Almost as if on cue from my post on Tuesday, the new, unheard-of social network suddenly getting a lot of attention in the wake of Twitter’s foibles has some big problems of its own.
And the result is that Hive Social, one of the networks that had seemed to draw the interest of the public, is completely non-functional because its servers are down.
And the reason that they’re down comes down to a security warning from the cybersecurity group Zerforschung, which pointed out in big letters on its website, “⚠️ Warning: do not use Hive Social 👉🐝👈,” which really says it all.
Much has been said about the fact that the company has evolved from its tiny-team roots to have millions of users, but what hasn’t perhaps caught the attention of interested users is that the app’s small number of developers are very green and have not worked on tools of this nature at scale before. And that means that, unlike the theoretical security problems that come with using a Mastodon server that has an admin you don’t trust, Hive Social has some coding errors that are so bad that pretty much any data you offer, down to your email address, is at risk.
Zerforschung felt the errors were so substantial—editing other people’s posts in the feed substantial—and the response from Hive Social’s team so haphazard and lacking, that they just reported the flaws a mere four days after first discovering them.
“After multiple attempts to contact the company we finally reached them by phone and they acknowledged the report,” the company said. “After multiple days and multiple reminders by us, they claimed to have fixed all issues. However multiple vulnerabilities we reported still exist at the time of writing.”
Hive’s response to this report? Turn off the servers. Currently, Hive does not load anything at all. It has promised to be back in a couple of days. While they took the site offline, don’t be fooled—this is the definition of making repairs while flying the plane, and speaks to the positioning security took in the app’s development.
Had it grown out its community more slowly, it might have caught these things over time, but fast growth means fast scrutiny.
Now, to be clear, I think we can make a distinction here. Obviously prior social networks, most clearly Facebook and Snapchat, came from small teams of creators that were relatively green and still in school when they first started. New networks should be allowed to grow, and you’ll see in replies to Hive on Twitter that many are giving the creators the benefit of the doubt.

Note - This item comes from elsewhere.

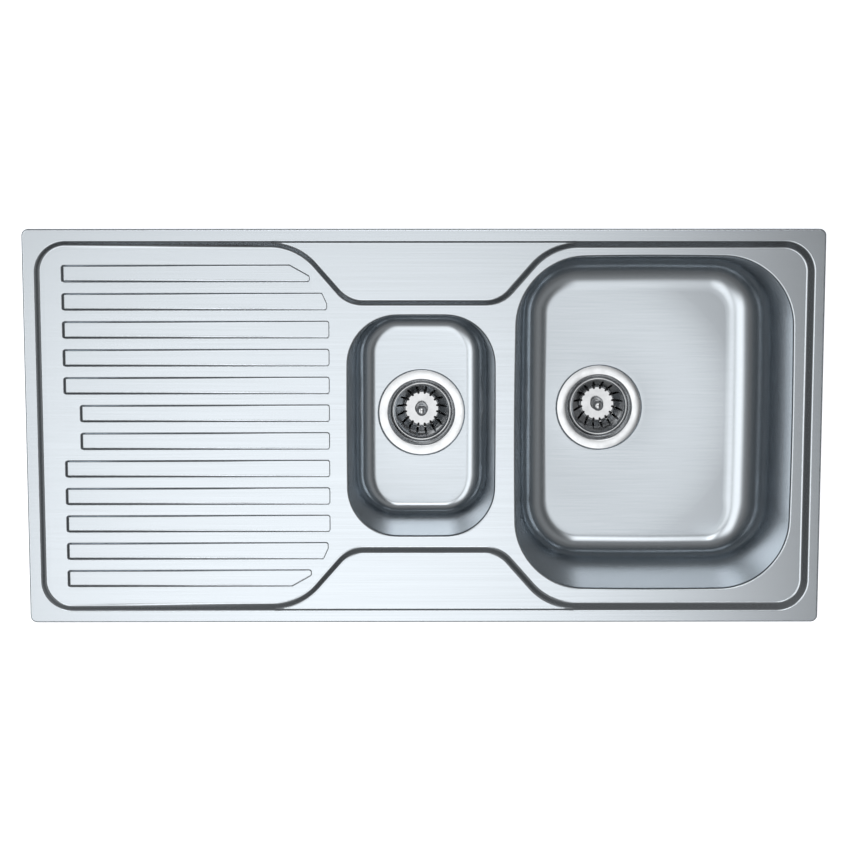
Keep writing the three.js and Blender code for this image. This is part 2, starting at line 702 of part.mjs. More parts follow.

But Hive, which is getting tons of attention, has just a small number of employees and millions of users—which goes against a lot of the reason people want to leave Twitter in the first place, poor content moderation. In a way, Zerforschung calling them out on security issues is a way of telling us, the public, to be consistent.
I think if there is going to be a mass exodus from Twitter, we can’t just go somewhere in which we’ll make similar mistakes, or more concerningly, bigger ones.
Hive Social looks cool and appears to have some thoughtful ideas behind what makes a good social media experience, but we’re 20 years in and that’s simply not enough anymore. Security can’t be back-burnered.